Com Duane Jones (Ben, o mais ativo), Judith O’Dea (Barbra, a que perde a razão), Karl Hardman (Harry), Marilyn Eastman (Helen), Keith Wayne (Tom), Judith Ridley (Judy), Russell Streiner (Johnny), Kyra Schon (Karen Cooper, a garotinha ferida), George Kosana (xerife McClelland), Frank Doak (cientista)
Argumento e roteiro John A. Russo e George A. Romero
Fotografia George A. Romero
Montagem George A. Romero
Produção Image Ten, Laurel Group, Market Square Productions, Off Color Films.
P&B, 96 min (1h36)
***
Os filmes de terror antigos, como esse, têm a essência do que um filme de terror deve ser: aterrorizante. Seja com elegância (“A Profecia”, “O Bebê de Rosemary”) ou sem elegância (esse e, na minha opinião, todos do Marins), essas velharias são as melhores.
Gostei de ver zumbis no 50 Anos 🙂
Eu, ao contrário do Sérgio, nunca tive oportunidade de ver este filme, embora tenha ouvido e lido sobre ele.
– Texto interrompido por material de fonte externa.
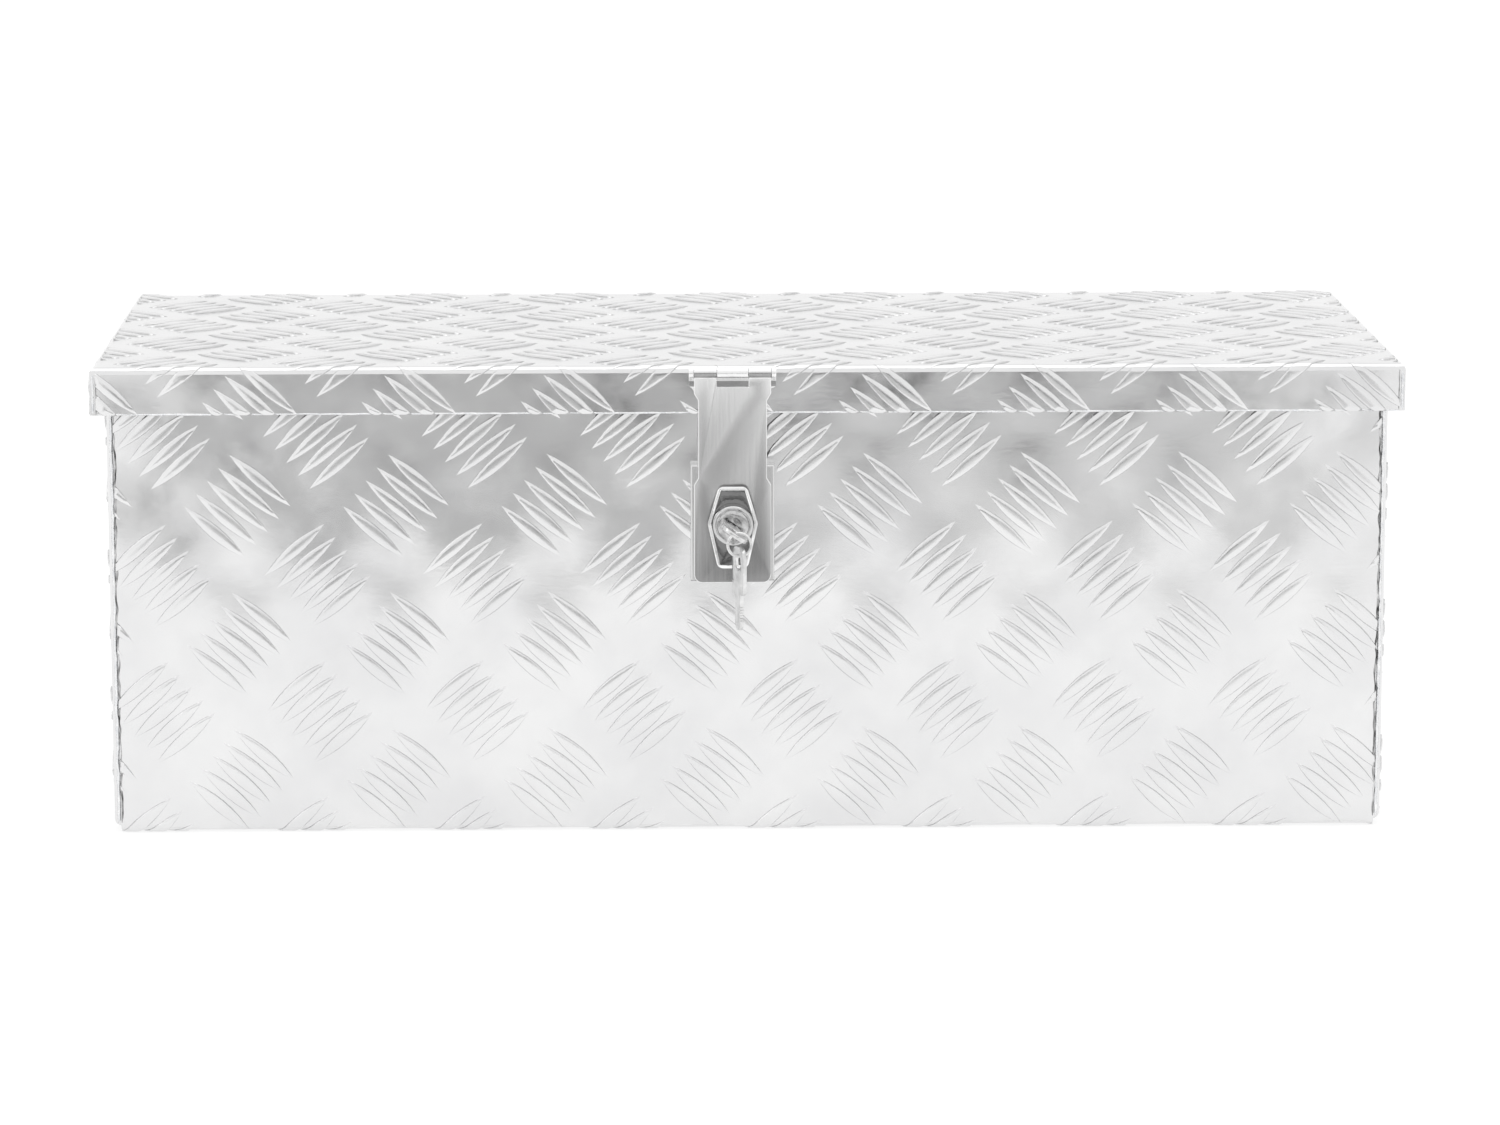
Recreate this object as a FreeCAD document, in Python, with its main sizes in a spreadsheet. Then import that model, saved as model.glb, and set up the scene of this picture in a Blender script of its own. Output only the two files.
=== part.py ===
"""Truck tool box of folded tread-plate aluminium: drop-over lid on a rear piano hinge, front hasp with a
key lock. Millimetres. Z is up, the front faces -Y, the origin is the middle of the underside."""

import FreeCAD, Part
import os
import re

import Sketcher

SIZES = {
    # box
    "body_length": 568.0,
    "body_depth": 233.0,
    "rim_height": 205.3,
    "sheet": 1.5,
    "wrap_bend": 3.0,
    "end_bend": 3.3,
    "end_flange": 12.0,
    "rim_flange": 12.0,
    "seam_gap": 0.1,
    # rubber seal on the rim
    "seal_height": 3.0,
    "seal_width": 6.5,
    "seal_inset": 3.5,
    "seal_gap": 0.2,
    # lid
    "side_gap": 4.5,
    "rear_gap": 3.6,
    "skirt_height": 21.0,
    "lid_bend": 3.0,
    # piano hinge
    "leaf_sheet": 1.2,
    "leaf_width": 20.0,
    "barrel_radius": 3.0,
    "barrel_gap": 0.6,
    "hinge_pin_radius": 1.5,
    "pin_play": 0.05,
    "knuckle_length": 20.0,
    "knuckle_gap": 0.4,
    "knuckle_pairs": 13.0,
    "pin_proud": 1.0,
    # rivets
    "rivet_radius": 1.6,
    "rivet_play": 0.05,
    "rivet_head_radius": 3.2,
    "rivet_head": 0.7,
    "rivet_tail_radius": 2.6,
    "rivet_tail": 1.2,
    "hinge_rivets": 7.0,
    "hinge_rivet_pitch": 80.0,
    "hasp_rivet_pitch": 16.0,
    "keeper_rivet_pitch": 22.0,
    "keeper_rivet_rise": 41.0,
    # hasp
    "hasp_across": -7.5,
    "hasp_barrel": 2.4,
    "hasp_pin_radius": 1.0,
    "hasp_stand": 0.9,
    "hasp_leaf_sheet": 1.6,
    "hasp_leaf_width": 26.0,
    "hasp_leaf_drop": 16.0,
    "hasp_ear": 2.0,
    "hasp_ear_drop": 7.2,
    "hasp_play": 0.2,
    "middle_knuckle": 13.6,
    "strap_sheet": 1.5,
    "strap_gap": 0.4,
    "strap_width": 34.0,
    "strap_waist": 30.3,
    "strap_drop": 94.0,
    "strap_shoulder": 9.5,
    "strap_hip": 50.0,
    "strap_slope": 3.0,
    "strap_corner": 3.5,
    "strap_window": 6.5,
    # lock
    "lock_drop": 66.9,
    "collar_height": 3.0,
    "collar_floor": 1.2,
    "collar_wall": 1.5,
    "collar_half": 11.1,
    "collar_top": 16.4,
    "collar_top_half": 6.3,
    "collar_foot": 20.1,
    "collar_foot_half": 6.6,
    "boss_radius": 8.9,
    "boss_height": 9.5,
    "boss_bevel": 1.0,
    "spigot_radius": 8.0,
    "turning_play": 0.05,
    "face_radius": 6.85,
    "face_sheet": 1.8,
    "face_recess": 0.3,
    "plug_radius": 6.0,
    "tail_radius": 4.5,
    "groove_radius": 4.1,
    "clip_sheet": 0.5,
    "clip_radius": 6.2,
    "clip_mouth": 3.0,
    "drive_width": 6.2,
    "drive_play": 0.05,
    "cam_sheet": 1.4,
    "cam_gap": 0.8,
    "cam_hub": 5.5,
    "cam_width": 8.0,
    "cam_reach": 13.0,
    "screw_radius": 1.5,
    "screw_head_radius": 3.6,
    "screw_head": 1.3,
    "screw_grip": 1.9,
    "screw_slot": 0.8,
    "wafer_sheet": 1.0,
    "wafer_width": 4.0,
    "wafer_length": 11.4,
    "wafer_pitch": 2.4,
    "wafer_first": 1.5,
    "wafer_play": 0.1,
    "wafers": 3.0,
    # keeper on the front of the box
    "keeper_width": 37.0,
    "keeper_rise": 25.3,
    "keeper_fall": 26.7,
    "keeper_sheet": 1.4,
    "keeper_gap": 0.8,
    "keeper_slot": 12.0,
    "keeper_slot_fall": 6.5,
    "keeper_edge": 0.8,
    # keys and ring
    "key_angle": 35.0,
    "key_length": 37.0,
    "blade_length": 16.0,
    "blade_width": 6.0,
    "key_sheet": 1.8,
    "key_play": 0.15,
    "keyway_floor": 1.1,
    "tip_gap": 0.1,
    "bow_width": 13.2,
    "bow_corner": 5.0,
    "bow_heel": 2.5,
    "key_eye": 7.0,
    "key_eye_radius": 3.5,
    "blade_groove": 1.3,
    "blade_groove_depth": 0.45,
    "cut_depth": 0.8,
    "ring_radius": 5.1,
    "ring_wire": 0.65,
    "ring_behind": 3.0,
    "ring_across": 5.0,
    "ring_play": 0.2,
    "spare_turn": 20.0,
}

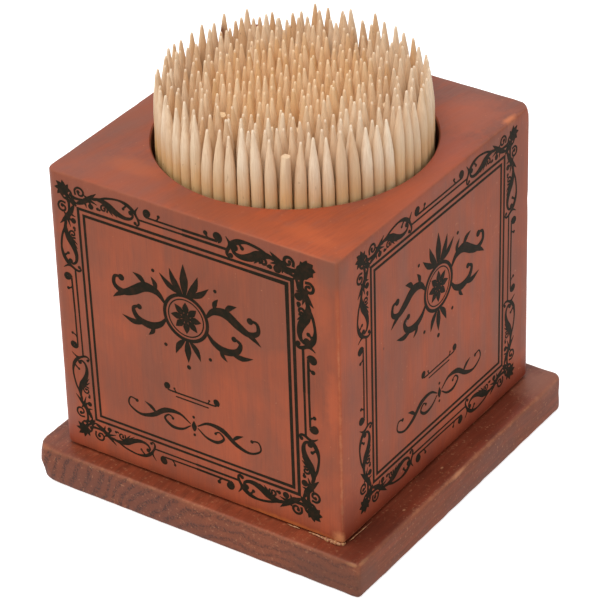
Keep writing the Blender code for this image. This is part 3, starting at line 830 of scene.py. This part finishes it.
# Distance from a point's end and the share of the full radius there
POINT_RINGS = ((0, 0.1), (0.08, 0.175), (0.5, 0.25), (1.3, 0.35), (2.3, 0.48), (3.4, 0.625), (4.6, 0.765),
               (5.9, 0.88), (7.4, 0.955), (9, 0.99), (10.5, 1))
# A dark brown patch on one toothpick at the back: middle, reach each way, strength, colour
PICK_MARKS = (((-19.6, 8.8, 68), (0.85, 0.85, 2.1), 0.9, "6E3A1C"),)


def welded_points(node):
    """A CAD node's vertices in millimetres, each place once, with its edges."""
    mesh = frame["nodes"][node].data
    points = np.empty(len(mesh.vertices) * 3)
    mesh.vertices.foreach_get("co", points)
    points = points.reshape(-1, 3) / MM
    _, first, index = np.unique(np.round(points, 4), axis=0, return_index=True, return_inverse=True)
    edges = np.empty(len(mesh.edges) * 2, int)
    mesh.edges.foreach_get("vertices", edges)
    return points[first], index.reshape(-1)[edges].reshape(-1, 2)


def stick_groups(points, edges):
    """Splits the vertices above the tie into one group for each toothpick."""
    above = points[:, 2] > TIE_TOP
    parent = list(range(len(points)))

    def root(i):
        while parent[i] != i:
            parent[i] = parent[parent[i]]
            i = parent[i]
        return i

    for a, b in edges:
        if above[a] and above[b]:
            parent[root(a)] = root(b)
    groups = {}
    for i in np.flatnonzero(above):
        groups.setdefault(root(i), []).append(i)
    return [points[group] for group in groups.values()]


def stick_axis(group):
    """Foot and tip of a toothpick, and whether its point is broken off."""
    order = group[group[:, 2].argsort()]
    tip_ring, low_ring = order[-END_VERTICES:], order[:END_VERTICES]
    tip, low = tip_ring.mean(axis=0), low_ring.mean(axis=0)
    broken = np.linalg.norm(tip_ring - tip, axis=1).max() > BROKEN_END_RADIUS
    foot = tip + (low - tip) * (tip[2] - PICK_SEAT) / (tip[2] - low[2])
    return foot, tip, broken


def stick_mesh(sticks, random):
    """Points and faces of turned toothpicks, and each point's tone and distance from the nearest end."""
    points, faces, tones, ends = [], [], [], []
    angles = [math.tau * step / PICK_SIDES for step in range(PICK_SIDES)]
    for foot, tip, broken in sticks:
        stretch, girth, tone = random.uniform(*STRETCHES), random.uniform(*GIRTHS), random.random()
        shortening = MOST_SHORTENING * random.random() ** 2
        bend, bend_angle = MOST_BEND * random.random(), random.uniform(0, math.tau)
        if np.linalg.norm(foot[:2] - SNAPPED_PLACE) < PICK_RADIUS:
            shortening, broken, tone = SNAPPED_OFF, True, SNAPPED_TONE
        axis = Vector(tip - foot).normalized()
        length = np.linalg.norm(tip - foot) - shortening
        side = axis.orthogonal().normalized()
        other = axis.cross(side)
        sideways = side * math.cos(bend_angle) + other * math.sin(bend_angle)
        low = [(away * stretch, share) for away, share in POINT_RINGS]
        high = BROKEN_RINGS if broken else low[::-1]
        loops = []
        for away, share in low + [(length - above, share) for above, share in high]:
            swell = min(1.0, 1 + UNEVENNESS * random.standard_normal())
            snapped = broken and away == length
            ragged = random.uniform(*RAGGEDNESS, PICK_SIDES) if snapped else np.zeros(PICK_SIDES)
            bent = sideways * (bend * max(0.0, (away - BEND_FROM) / (length - BEND_FROM)) ** 2)
            loops.append(list(range(len(points), len(points) + PICK_SIDES)))
            radius = PICK_RADIUS * girth * share * swell
            for angle, slip in zip(angles, ragged):
                out = (side * math.cos(angle) + other * math.sin(angle)) * radius
                points.append(Vector(foot) + axis * (away + slip) + bent + out)
            tones += [tone] * PICK_SIDES
            ends += [min(away, length - away + (LOST_POINT if broken else 0))] * PICK_SIDES
        faces += tube_faces(loops)
    return points, faces, {"tone": tones, "from_end": ends}


# Plain birch: pale cream to light tan from stick to stick, matt, with fine
# lengthways fibres and yellower shafts. Painted shade and bounce light make the
# sticks yellower around the rim of the bore, painted warm light makes them golden
# in the middle of the bore, and painted light makes them paler on the front right.
birch_finish, add, shader, place = new_finish("plain_birch")
tone = add("Attribute", {}, output=2, attribute_name="tone")
height = add("SeparateXYZ", {0: place}, output=2)
shifted = add("VectorMath MULTIPLY", {0: tone, 1: (40, 25, 90)})
shifted = add("VectorMath ADD", {0: place, 1: shifted})
blotches = add_streaks(add, shifted, (0.7, 0.7, 0.4), 4, 0.65)
from_end = add("Attribute", {}, output=2, attribute_name="from_end")
point_share = add("MapRange", {0: from_end, 1: 8.2, 2: 3.2}, **SMOOTH)
uneven = add("Math MULTIPLY_ADD", {0: blotches, 1: 8, 2: from_end})
shaft_yellow_and_rim_shade = add("MapRange", {0: uneven, 1: 8.5, 2: 15.5, 4: 0.45}, **SMOOTH)
# Painted shade and bounce light from the stained bore: yellower and darker around the rim, fading out lower
# down in the bore.
painted_rim_shade_and_bounce = add("Math MULTIPLY_ADD", {0: blotches, 1: 15, 2: height})
painted_rim_shade_and_bounce = add("MapRange", {0: painted_rim_shade_and_bounce, 1: 71.5, 2: 65, 4: 0.4}, **SMOOTH)
rim_band_fade = add("MapRange", {0: height, 1: 44, 2: 57}, **SMOOTH)
shaft_yellow_and_rim_shade = add("Math MULTIPLY_ADD", {0: painted_rim_shade_and_bounce, 1: rim_band_fade, 2: shaft_yellow_and_rim_shade})
shaft_colour = add("Mix", {0: tone, 6: "F3DFC2", 7: "D8B68D"}, **RGBA)
point_colour = add("Mix", {0: tone, 6: "FBE5C8", 7: "E2BA8F"}, **RGBA)
colour = add("Mix", {0: point_share, 6: shaft_colour, 7: point_colour}, **RGBA)
fibres = add_streaks(add, shifted, (3.4, 3.4, 0.16), 3, 0.65)
fibre_share = add("MapRange", {0: fibres, 1: 0.4, 2: 0.72, 4: 0.45})
specks = add_streaks(add, shifted, (1.6, 1.6, 0.6), 2)
specks = add("MapRange", {0: specks, 1: 0.7, 2: 0.8, 4: 0.6})
cut_end = add("MapRange", {0: from_end, 1: 0.5, 2: 0.07})
paleness = add("Math MULTIPLY_ADD", {0: tone, 1: 0.35, 2: 0.1})
cut_end = add("Math MULTIPLY", {0: cut_end, 1: paleness})
to_rim = add("VectorMath DOT_PRODUCT", {0: place, 1: (0.88, -0.48, 0)}, output=1)
from_middle = add("VectorMath MULTIPLY", {0: place, 1: (1, 1, 0)})
from_middle = add("VectorMath LENGTH", {0: from_middle}, output=1)
# Painted warm light: golden towards the middle of the bore.
painted_warm_light = add("MapRange", {0: from_middle, 1: 19, 2: 9, 4: 0.3}, **SMOOTH)
# Painted light: paler towards the front right of the bundle.
painted_side_light = add("MapRange", {0: to_rim, 1: 4, 2: 13, 4: 0.12}, **SMOOTH)
colour = add_washes(add, colour, (
    (shaft_yellow_and_rim_shade, "E2AD5F"), (fibre_share, "BE9263"), (specks, "8C5A38"), (cut_end, "FFEFDC"),
    (painted_warm_light, "FFCE88"), (painted_side_light, "FFF3E1"),
))
colour = add_marks(add, place, blotches, colour, PICK_MARKS)
relief = add("Bump", {"Height": fibres, "Strength": 0.4, "Distance": 0.05 * MM})
set_inputs(shader, {"Base Color": colour, "Roughness": 0.6, "Normal": relief, "Specular IOR Level": 0.2})

random = np.random.default_rng(7)
bodies = frame["record"]["behaviour"]["bodies"]
for body in sorted(bodies):
    for node in bodies[body]:
        if not node.startswith("toothpick"):
            continue
        sticks = [stick_axis(group) for group in stick_groups(*welded_points(node))]
        points, faces, attributes = stick_mesh(sticks, random)
        bm = bmesh.new()
        layers = {name: bm.verts.layers.float.new(name) for name in attributes}
        verts = [bm.verts.new(point) for point in points]
        for name, layer in layers.items():
            for vert, value in zip(verts, attributes[name]):
                vert[layer] = value
        for face in faces:
            bm.faces.new([verts[i] for i in face])
        piece = add_piece(node.replace("toothpick", "birch_toothpick"), bm, birch_finish, body)
        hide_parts(node)


# ---------------- floor, lamps and camera
# The holder stands on a white table in a bright room: even light from all
# around, a little more from above, and a soft dark line where it stands.

FLOOR_SIDE = 3.0
FLOOR_DROP = 0.00005


def add_seen(add):
    """1 where a surface is seen, straight, mirrored or through glass, and 0 where it only gives light."""
    paths = add("LightPath", {}).node.outputs
    seen = add("Math MAXIMUM", {0: paths["Is Camera Ray"], 1: paths["Is Glossy Ray"]})
    return add("Math MAXIMUM", {0: seen, 1: paths["Is Transmission Ray"]})


# White laminate, kept as bright as the room so that its edge can't be seen.
floor_finish, add, shader, place = new_finish("white_laminate_table")
set_inputs(shader, {"Base Color": "E6E6E6", "Roughness": 0.9})
bright = add("Emission", {"Color": "FFFFFF", "Strength": 0.7})
unlit = add("Emission", {"Color": "000000", "Strength": 0})
bright = add("MixShader", {0: add_seen(add), 1: unlit, 2: bright})
lit = add("AddShader", {0: shader.outputs[0], 1: bright})
set_inputs(floor_finish.node_tree.nodes["Material Output"], {"Surface": lit})

bm = bmesh.new()
bmesh.ops.create_grid(bm, x_segments=2, y_segments=2, size=FLOOR_SIDE / 2)
bmesh.ops.translate(bm, verts=bm.verts, vec=(0, 0, -FLOOR_DROP))
mesh = new_mesh("table_top", bm)
mesh.materials.append(floor_finish)
new_object("table_top", mesh)

world = bpy.data.worlds.new("bright_room")
world.use_nodes = True
bpy.context.scene.world = world
add = partial(add_node, world.node_tree)
room = add("Background", {"Color": "FFFFFF", "Strength": 0.68})
backdrop = add("Background", {"Color": "FFFFFF", "Strength": 1})
surroundings = add("MixShader", {0: add_seen(add), 1: room, 2: backdrop})
set_inputs(world.node_tree.nodes["World Output"], {"Surface": surroundings})

LAMP_PLACE = Vector((-0.1, -0.5, 1.15))
LAMP_AIM = Vector((0, 0, 0.03))
lamp = bpy.data.lights.new("soft_box", "AREA")
lamp.shape = "SQUARE"
lamp.size = 0.9
lamp.energy = 8.5
soft_box = new_object("soft_box", lamp)
soft_box.location = LAMP_PLACE
soft_box.rotation_euler = (LAMP_AIM - LAMP_PLACE).to_track_quat("-Z", "Y").to_euler()

CAMERA_AZIMUTH = math.radians(34.805)
CAMERA_ELEVATION = math.radians(32.385)
CAMERA_ROLL = math.radians(-1.778)
CAMERA_TARGET = Vector((-0.0004, 0.0001, 0.0275))
CAMERA_OFFSET = (0.0005075, 0.0003393, 0.5467757)  # right, up and back from the target
SENSOR_WIDTH = 36.0
FOCAL_PIXELS = 3330.24
IMAGE_PIXELS = 600
back = Vector((
    math.sin(CAMERA_AZIMUTH) * math.cos(CAMERA_ELEVATION),
    -math.cos(CAMERA_AZIMUTH) * math.cos(CAMERA_ELEVATION),
    math.sin(CAMERA_ELEVATION),
))
level = Vector((math.cos(CAMERA_AZIMUTH), math.sin(CAMERA_AZIMUTH), 0))
right = Matrix.Rotation(CAMERA_ROLL, 3, back) @ level
up = back.cross(right)
lens = bpy.data.cameras.new("photo_camera")
lens.sensor_width = SENSOR_WIDTH
lens.lens = FOCAL_PIXELS * SENSOR_WIDTH / IMAGE_PIXELS
lens.clip_start = 0.01
camera = new_object("photo_camera", lens)
turned = Matrix((right, up, back)).transposed()
camera.matrix_world = Matrix.Translation(CAMERA_TARGET + turned @ Vector(CAMERA_OFFSET)) @ turned.to_4x4()
bpy.context.scene.camera = camera
bpy.context.scene.view_settings.view_transform = "Standard"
O mais próximo que vi foi o remake de 1990 que tem o argumento reescrito pelo próprio Romero e que eu apreciei.
Prezado Sérgio,
Sobre essa seara, curiosamente um cinema fundamental:
http://m.imdb.com/title/tt1151833/
http://td1p.com/podtrash-146-biografia-roger-corman/
https://www.google.com.br/amp/s/masmorracine.wordpress.com/2011/04/04/a-contracultura-do-cinema-nos-midnight-movies/amp/
http://www.getro.com.br/2010/05/melhores-filmes-de-zumbi/#.WY_JoMtv_qA
http://www.nemumpoucoepico.com/2010/07/cinematograficamente-epico-o-cemiterio-perdido-dos-filmes-b/
https://tocaoterror.com/2013/05/19/livro-cemiterio-perdido-dos-filmes-b-exploitation/amp/
Muita coisa importante saiu desse bando de malucos, até porque são coisas assim quite renovam a arte, que forçam os limites que os figurões teimam em empurrar na gente.
Grande abraço!
Gênios do entretenimento. Coragem em inovar.
Com escassos recursos, fazer um filme que se vê hoje com susto e admiração.